# Exercise details:
Quote exactly the lines between the line containing "away from (-1)" and the line containing "obj.parent = None", counting those two lines as part of the range. Leave the rest out.

# Exercise data:
>> start

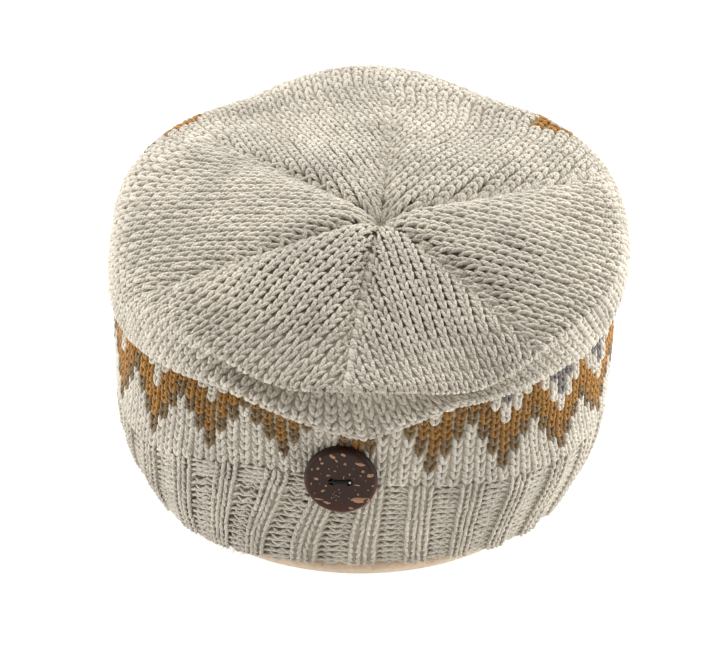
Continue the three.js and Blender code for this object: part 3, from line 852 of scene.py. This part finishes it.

>> end
>> start

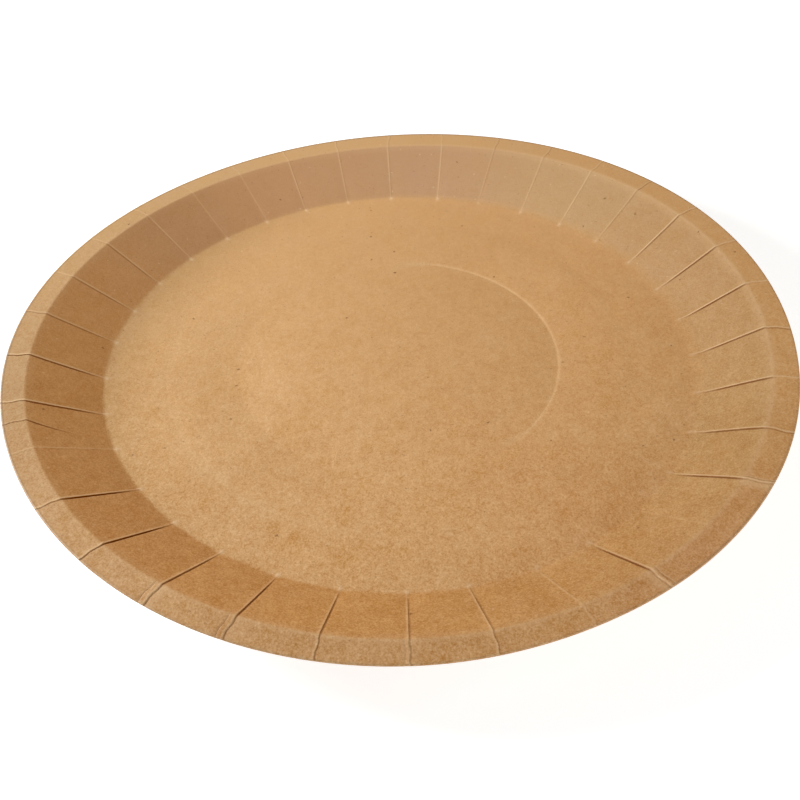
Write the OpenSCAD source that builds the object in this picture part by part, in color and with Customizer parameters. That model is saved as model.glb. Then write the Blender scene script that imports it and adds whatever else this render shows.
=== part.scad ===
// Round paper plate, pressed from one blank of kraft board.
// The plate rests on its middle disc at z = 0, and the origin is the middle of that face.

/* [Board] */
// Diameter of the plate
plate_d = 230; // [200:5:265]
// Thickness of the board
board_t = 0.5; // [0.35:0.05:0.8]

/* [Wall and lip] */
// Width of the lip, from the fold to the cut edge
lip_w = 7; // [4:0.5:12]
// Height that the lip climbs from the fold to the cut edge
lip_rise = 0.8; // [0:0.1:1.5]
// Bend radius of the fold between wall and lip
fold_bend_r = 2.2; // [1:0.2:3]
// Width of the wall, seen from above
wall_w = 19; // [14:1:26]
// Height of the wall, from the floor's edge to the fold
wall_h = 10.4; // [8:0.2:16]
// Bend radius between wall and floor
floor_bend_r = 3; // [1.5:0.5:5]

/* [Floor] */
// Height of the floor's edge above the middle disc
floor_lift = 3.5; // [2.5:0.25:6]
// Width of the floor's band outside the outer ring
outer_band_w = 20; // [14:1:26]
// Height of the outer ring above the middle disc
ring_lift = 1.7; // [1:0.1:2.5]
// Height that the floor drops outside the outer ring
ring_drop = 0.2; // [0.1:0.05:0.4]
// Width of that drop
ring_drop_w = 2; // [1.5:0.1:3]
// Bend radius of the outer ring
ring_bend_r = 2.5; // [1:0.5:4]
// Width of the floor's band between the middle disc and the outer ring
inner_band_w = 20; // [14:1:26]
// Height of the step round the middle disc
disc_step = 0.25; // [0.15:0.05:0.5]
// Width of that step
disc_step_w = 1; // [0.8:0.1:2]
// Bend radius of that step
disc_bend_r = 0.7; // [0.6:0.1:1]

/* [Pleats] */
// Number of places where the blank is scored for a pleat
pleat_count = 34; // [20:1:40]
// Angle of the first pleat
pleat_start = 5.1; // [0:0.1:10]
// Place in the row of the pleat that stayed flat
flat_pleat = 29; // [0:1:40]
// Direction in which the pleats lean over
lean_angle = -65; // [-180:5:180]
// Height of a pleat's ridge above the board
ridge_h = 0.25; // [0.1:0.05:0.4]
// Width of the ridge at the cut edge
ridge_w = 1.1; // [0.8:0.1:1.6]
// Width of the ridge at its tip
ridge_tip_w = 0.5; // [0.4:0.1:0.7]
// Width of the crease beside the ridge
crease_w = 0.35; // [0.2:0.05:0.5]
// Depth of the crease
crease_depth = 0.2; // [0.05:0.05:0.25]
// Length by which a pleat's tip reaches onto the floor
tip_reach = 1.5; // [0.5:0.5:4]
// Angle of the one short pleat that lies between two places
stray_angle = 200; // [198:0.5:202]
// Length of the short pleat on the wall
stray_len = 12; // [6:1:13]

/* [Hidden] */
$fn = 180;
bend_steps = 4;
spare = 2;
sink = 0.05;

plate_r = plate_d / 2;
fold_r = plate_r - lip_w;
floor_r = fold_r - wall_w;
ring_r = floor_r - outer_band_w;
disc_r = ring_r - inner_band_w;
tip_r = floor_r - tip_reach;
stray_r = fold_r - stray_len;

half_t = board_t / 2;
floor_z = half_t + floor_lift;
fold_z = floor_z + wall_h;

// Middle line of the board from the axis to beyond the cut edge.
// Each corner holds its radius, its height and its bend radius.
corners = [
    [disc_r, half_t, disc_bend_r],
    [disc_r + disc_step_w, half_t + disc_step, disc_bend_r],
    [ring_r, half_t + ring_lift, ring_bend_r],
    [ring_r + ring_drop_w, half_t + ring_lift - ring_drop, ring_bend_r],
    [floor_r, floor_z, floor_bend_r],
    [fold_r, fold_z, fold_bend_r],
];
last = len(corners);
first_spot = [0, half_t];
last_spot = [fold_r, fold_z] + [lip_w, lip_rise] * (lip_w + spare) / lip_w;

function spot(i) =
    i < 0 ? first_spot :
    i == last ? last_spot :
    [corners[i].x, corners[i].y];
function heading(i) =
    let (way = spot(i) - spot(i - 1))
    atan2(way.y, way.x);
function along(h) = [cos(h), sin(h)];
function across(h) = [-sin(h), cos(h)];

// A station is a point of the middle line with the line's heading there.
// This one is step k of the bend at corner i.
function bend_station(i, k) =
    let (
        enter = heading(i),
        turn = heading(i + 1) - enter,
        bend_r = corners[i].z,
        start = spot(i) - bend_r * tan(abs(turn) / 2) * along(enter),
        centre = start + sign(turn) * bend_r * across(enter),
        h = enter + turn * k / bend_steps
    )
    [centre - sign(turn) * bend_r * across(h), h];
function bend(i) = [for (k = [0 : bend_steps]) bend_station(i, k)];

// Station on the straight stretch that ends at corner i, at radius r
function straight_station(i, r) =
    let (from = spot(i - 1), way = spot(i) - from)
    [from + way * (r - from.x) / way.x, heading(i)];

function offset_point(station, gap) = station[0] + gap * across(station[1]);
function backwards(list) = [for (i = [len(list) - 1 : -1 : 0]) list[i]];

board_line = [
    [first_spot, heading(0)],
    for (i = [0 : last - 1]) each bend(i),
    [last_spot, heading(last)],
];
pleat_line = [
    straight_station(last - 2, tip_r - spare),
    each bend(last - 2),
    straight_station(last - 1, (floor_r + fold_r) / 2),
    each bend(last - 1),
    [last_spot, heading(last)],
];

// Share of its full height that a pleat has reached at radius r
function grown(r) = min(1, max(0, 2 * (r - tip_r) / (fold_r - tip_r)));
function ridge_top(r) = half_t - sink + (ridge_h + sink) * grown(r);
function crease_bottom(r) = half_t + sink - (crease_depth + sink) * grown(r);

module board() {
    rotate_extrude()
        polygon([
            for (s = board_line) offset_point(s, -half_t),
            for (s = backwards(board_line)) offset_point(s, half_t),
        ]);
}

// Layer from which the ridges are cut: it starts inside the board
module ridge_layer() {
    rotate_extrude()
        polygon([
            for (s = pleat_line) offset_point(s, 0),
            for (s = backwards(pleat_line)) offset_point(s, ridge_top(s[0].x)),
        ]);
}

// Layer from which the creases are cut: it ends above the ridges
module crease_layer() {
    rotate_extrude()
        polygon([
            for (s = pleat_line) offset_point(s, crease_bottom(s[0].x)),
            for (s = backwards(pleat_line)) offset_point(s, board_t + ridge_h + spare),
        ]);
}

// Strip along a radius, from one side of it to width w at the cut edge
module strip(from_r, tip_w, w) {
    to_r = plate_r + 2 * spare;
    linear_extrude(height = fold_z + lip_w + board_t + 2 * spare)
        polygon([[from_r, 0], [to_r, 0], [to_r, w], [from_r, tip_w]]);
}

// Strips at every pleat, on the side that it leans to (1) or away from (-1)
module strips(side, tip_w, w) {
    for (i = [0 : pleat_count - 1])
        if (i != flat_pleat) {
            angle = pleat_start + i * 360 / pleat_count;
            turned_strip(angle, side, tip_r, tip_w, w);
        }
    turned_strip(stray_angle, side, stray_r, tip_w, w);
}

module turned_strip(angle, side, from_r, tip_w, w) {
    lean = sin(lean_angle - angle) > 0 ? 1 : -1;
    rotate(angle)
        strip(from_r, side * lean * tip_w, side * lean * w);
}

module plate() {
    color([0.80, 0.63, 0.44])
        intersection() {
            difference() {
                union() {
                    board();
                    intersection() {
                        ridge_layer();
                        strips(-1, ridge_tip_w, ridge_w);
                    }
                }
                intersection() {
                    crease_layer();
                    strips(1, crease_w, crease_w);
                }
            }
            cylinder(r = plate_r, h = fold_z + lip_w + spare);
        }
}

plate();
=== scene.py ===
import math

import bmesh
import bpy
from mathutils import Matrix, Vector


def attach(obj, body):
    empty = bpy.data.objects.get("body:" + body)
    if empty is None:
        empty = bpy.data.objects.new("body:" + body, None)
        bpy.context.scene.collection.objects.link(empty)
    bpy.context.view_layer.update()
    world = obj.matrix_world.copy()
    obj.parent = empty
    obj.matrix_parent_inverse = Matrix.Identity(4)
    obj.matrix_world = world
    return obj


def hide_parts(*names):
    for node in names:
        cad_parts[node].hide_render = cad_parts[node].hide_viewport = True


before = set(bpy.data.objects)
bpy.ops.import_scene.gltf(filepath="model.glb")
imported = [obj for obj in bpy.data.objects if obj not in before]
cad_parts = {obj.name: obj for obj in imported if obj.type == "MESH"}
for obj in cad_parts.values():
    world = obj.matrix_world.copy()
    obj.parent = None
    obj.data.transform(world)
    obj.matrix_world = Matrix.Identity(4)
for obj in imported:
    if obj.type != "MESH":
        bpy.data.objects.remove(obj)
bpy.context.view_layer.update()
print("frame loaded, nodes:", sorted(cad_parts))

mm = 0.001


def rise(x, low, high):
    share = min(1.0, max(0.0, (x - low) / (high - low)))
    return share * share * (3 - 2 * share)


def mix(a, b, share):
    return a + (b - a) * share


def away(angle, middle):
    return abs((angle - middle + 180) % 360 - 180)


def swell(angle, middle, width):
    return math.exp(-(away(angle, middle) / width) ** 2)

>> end

# Answer for the task:
// Strips at every pleat, on the side that it leans to (1) or away from (-1)
module strips(side, tip_w, w) {
    for (i = [0 : pleat_count - 1])
        if (i != flat_pleat) {
            angle = pleat_start + i * 360 / pleat_count;
            turned_strip(angle, side, tip_r, tip_w, w);
        }
    turned_strip(stray_angle, side, stray_r, tip_w, w);
}

module turned_strip(angle, side, from_r, tip_w, w) {
    lean = sin(lean_angle - angle) > 0 ? 1 : -1;
    rotate(angle)
        strip(from_r, side * lean * tip_w, side * lean * w);
}

module plate() {
    color([0.80, 0.63, 0.44])
        intersection() {
            difference() {
                union() {
                    board();
                    intersection() {
                        ridge_layer();
                        strips(-1, ridge_tip_w, ridge_w);
                    }
                }
                intersection() {
                    crease_layer();
                    strips(1, crease_w, crease_w);
                }
            }
            cylinder(r = plate_r, h = fold_z + lip_w + spare);
        }
}

plate();
=== scene.py ===
import math

import bmesh
import bpy
from mathutils import Matrix, Vector


def attach(obj, body):
    empty = bpy.data.objects.get("body:" + body)
    if empty is None:
        empty = bpy.data.objects.new("body:" + body, None)
        bpy.context.scene.collection.objects.link(empty)
    bpy.context.view_layer.update()
    world = obj.matrix_world.copy()
    obj.parent = empty
    obj.matrix_parent_inverse = Matrix.Identity(4)
    obj.matrix_world = world
    return obj


def hide_parts(*names):
    for node in names:
        cad_parts[node].hide_render = cad_parts[node].hide_viewport = True


before = set(bpy.data.objects)
bpy.ops.import_scene.gltf(filepath="model.glb")
imported = [obj for obj in bpy.data.objects if obj not in before]
cad_parts = {obj.name: obj for obj in imported if obj.type == "MESH"}
for obj in cad_parts.values():
    world = obj.matrix_world.copy()
    obj.parent = None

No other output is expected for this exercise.